A recent episode of “This American Life” was largely about Wisconsin’s political divide, which has widened into a chasm since Governor Walker’s Budget Repair Bill. The episode was called “A House Divided” and is a great way to learn how the bill and ensuing protests have affected the state.
One of the main effects is the loss of diplomacy among legislators and citizens, and the loss of moderation, compromise, and dialogue. Here was my favorite quote:
Talking to Wisconsin politicians about what’s happening, I often got this nagging feeling that this is all very disorienting… They built their careers in an environment where diplomacy matters, and suddenly, they’re fighting for those careers in a place where the rules have changed.
The thing about a big move, like Walker’s—it can take a place where people value meeting in the middle, compromise, and turn it into a place where everything is black and white. And in a black and white world, the people…who like gray, they become outcasts. And they risk getting attacked from both sides.

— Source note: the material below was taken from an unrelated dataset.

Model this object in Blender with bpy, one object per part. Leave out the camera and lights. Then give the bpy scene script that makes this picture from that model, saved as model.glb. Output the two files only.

I didn’t just get that feeling from Democrats… I heard it from moderate Republicans, too. [Republican State Senator Luther Olsen] said when Walker unveiled his controversial legislation, Luther reached out to his Republican colleagues to offer a compromise, an olive branch. But there was so much pressure from Walker that the middle ground vanished.

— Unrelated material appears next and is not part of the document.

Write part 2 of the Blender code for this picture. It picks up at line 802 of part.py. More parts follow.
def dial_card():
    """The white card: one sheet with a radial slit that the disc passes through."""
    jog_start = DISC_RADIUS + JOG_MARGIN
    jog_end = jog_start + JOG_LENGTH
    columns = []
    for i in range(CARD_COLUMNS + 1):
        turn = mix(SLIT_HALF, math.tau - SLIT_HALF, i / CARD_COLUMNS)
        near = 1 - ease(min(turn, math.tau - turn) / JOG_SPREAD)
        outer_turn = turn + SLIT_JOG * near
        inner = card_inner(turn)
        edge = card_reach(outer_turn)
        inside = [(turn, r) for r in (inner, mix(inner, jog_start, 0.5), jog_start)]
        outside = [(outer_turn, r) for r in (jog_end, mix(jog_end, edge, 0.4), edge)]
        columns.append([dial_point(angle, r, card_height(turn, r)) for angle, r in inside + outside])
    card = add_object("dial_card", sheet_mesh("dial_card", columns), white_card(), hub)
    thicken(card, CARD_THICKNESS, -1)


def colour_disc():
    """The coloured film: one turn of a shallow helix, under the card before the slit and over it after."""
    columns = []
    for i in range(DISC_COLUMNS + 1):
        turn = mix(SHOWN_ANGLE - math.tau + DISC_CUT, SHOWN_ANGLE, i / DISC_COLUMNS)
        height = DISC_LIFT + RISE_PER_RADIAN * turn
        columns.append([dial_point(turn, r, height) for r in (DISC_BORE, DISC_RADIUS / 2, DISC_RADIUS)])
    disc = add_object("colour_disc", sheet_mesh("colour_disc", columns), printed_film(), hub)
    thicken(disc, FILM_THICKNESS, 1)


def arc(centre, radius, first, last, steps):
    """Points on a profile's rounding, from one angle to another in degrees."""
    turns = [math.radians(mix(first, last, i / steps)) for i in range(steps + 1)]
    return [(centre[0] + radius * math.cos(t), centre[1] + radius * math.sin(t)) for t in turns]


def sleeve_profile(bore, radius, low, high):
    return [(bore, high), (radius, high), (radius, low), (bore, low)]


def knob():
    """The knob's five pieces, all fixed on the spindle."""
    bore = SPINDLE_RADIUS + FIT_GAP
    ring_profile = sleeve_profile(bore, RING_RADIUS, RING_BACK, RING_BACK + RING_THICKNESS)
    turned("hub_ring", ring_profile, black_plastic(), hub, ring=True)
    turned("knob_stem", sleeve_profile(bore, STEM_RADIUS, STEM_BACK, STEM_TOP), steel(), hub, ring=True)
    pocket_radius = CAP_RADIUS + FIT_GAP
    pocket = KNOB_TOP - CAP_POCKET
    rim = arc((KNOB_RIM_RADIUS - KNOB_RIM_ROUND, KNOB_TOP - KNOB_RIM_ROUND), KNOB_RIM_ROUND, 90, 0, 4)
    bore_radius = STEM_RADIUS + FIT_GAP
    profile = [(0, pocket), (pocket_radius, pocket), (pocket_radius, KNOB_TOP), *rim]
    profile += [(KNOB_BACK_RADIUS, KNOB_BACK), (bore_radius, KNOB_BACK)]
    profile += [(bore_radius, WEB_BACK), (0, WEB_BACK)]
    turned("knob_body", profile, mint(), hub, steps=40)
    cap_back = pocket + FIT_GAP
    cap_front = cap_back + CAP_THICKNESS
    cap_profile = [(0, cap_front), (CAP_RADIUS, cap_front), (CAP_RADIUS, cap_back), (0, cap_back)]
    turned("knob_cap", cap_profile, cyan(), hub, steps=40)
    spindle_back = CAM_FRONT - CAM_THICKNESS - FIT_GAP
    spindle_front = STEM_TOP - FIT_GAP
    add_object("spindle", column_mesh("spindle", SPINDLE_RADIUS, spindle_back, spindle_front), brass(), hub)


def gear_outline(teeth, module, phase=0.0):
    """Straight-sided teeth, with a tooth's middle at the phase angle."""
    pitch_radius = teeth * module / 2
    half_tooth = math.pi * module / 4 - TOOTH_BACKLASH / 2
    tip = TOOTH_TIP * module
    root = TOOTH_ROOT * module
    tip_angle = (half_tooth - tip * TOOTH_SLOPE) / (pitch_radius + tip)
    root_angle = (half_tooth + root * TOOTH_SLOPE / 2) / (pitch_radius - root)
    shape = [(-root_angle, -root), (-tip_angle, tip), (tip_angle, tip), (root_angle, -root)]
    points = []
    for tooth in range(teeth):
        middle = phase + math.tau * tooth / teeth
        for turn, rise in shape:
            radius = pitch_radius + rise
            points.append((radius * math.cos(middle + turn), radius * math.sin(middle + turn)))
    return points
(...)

Listening to the episode made me better understand the dilemma Olsen and other moderates faced. They walk a constant tightrope between appealing to their voters and supporting their party, which places enormous pressure on them when they deviate. Forced to choose this spring, they had no good options.
So maybe the real problem isn’t their cowardice in refusing to toe the party line. Maybe the problem is the parties themselves, which create this black-and-white culture that abhors compromise.
The result of all these recalls will be to remove some of the moderates from the legislature, on one or both sides. Assuming that happens, I hope they’ll be replaced with other moderates who’ll represent their districts—even when pressured not to by their parties.
But I’m worried that that won’t be the case.